## Start
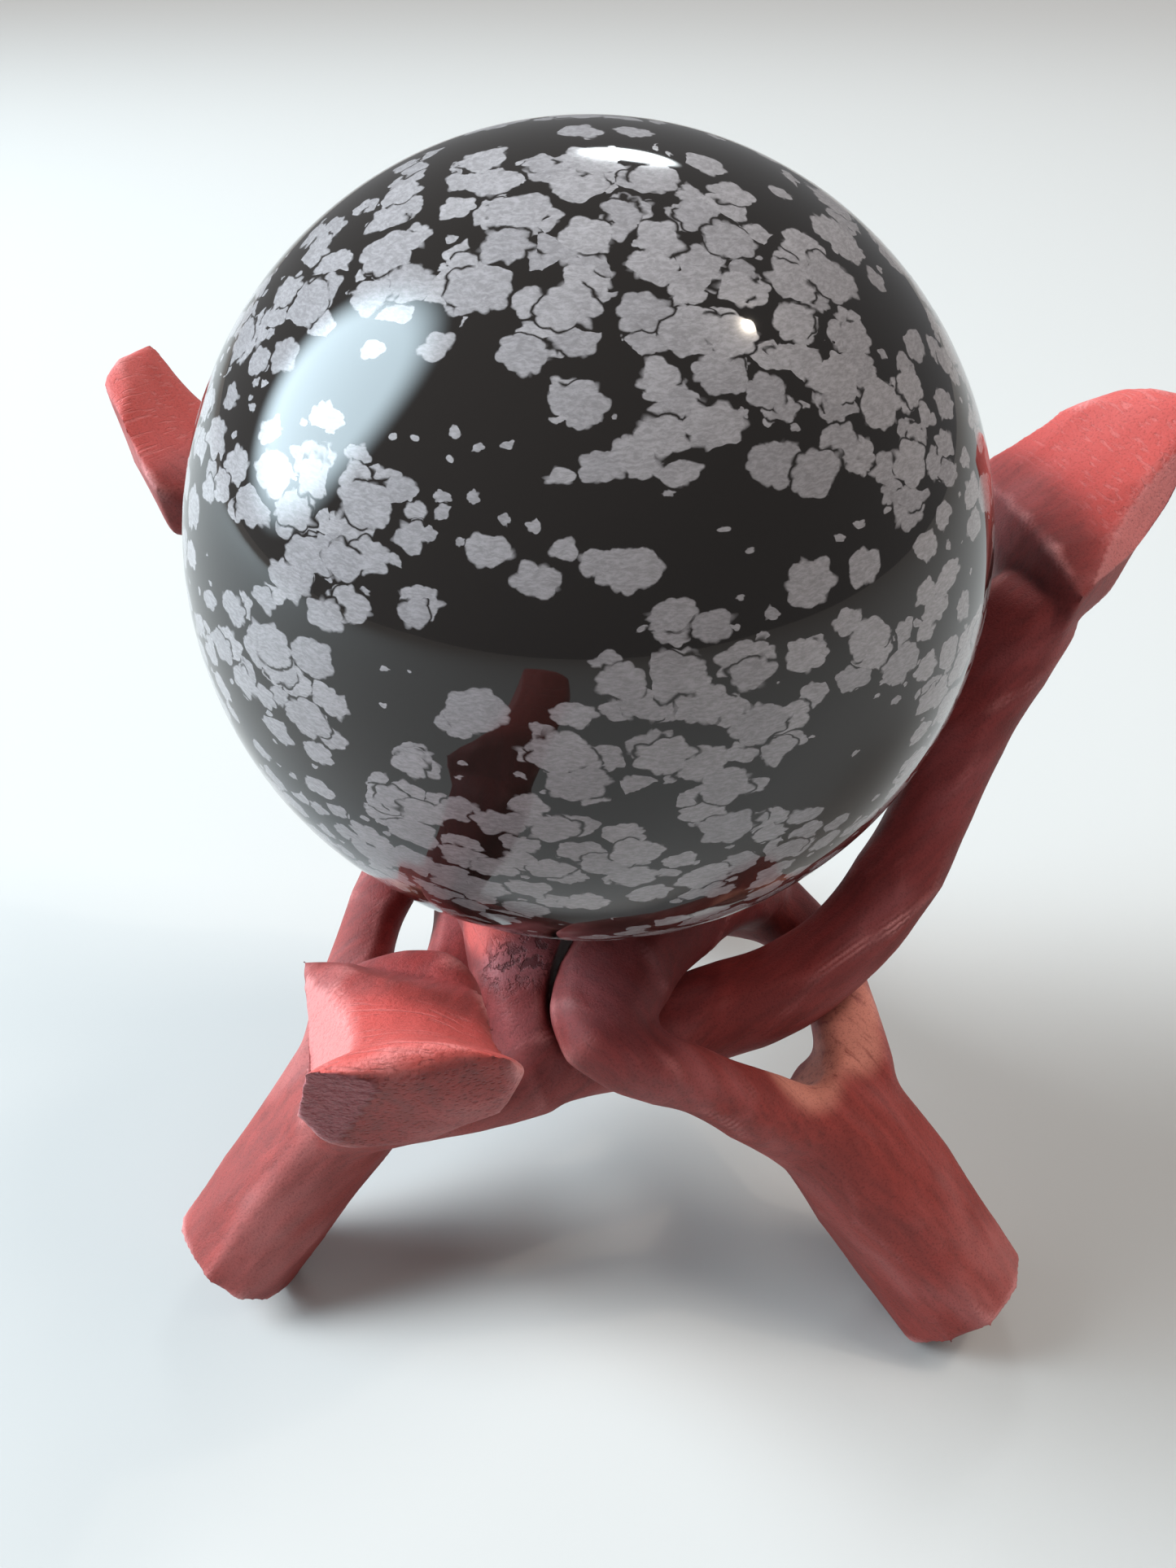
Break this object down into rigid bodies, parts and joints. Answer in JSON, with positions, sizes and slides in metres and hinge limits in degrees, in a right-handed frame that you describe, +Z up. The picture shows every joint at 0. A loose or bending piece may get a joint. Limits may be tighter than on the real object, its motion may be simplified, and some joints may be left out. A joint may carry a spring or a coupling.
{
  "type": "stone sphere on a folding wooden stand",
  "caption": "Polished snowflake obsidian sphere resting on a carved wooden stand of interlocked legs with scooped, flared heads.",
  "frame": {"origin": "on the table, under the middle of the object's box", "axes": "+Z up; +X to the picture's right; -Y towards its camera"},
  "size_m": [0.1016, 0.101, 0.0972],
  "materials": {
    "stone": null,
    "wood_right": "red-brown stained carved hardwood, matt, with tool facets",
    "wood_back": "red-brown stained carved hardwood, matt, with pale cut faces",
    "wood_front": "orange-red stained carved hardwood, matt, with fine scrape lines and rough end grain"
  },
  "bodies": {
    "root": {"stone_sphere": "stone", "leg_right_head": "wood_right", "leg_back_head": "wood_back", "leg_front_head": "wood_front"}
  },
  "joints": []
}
## End
• Short task: Copy each line above that contains the string "joints".

• Finished answer:
Break this object down into rigid bodies, parts and joints. Answer in JSON, with positions, sizes and slides in metres and hinge limits in degrees, in a right-handed frame that you describe, +Z up. The picture shows every joint at 0. A loose or bending piece may get a joint. Limits may be tighter than on the real object, its motion may be simplified, and some joints may be left out. A joint may carry a spring or a coupling.
  "joints": []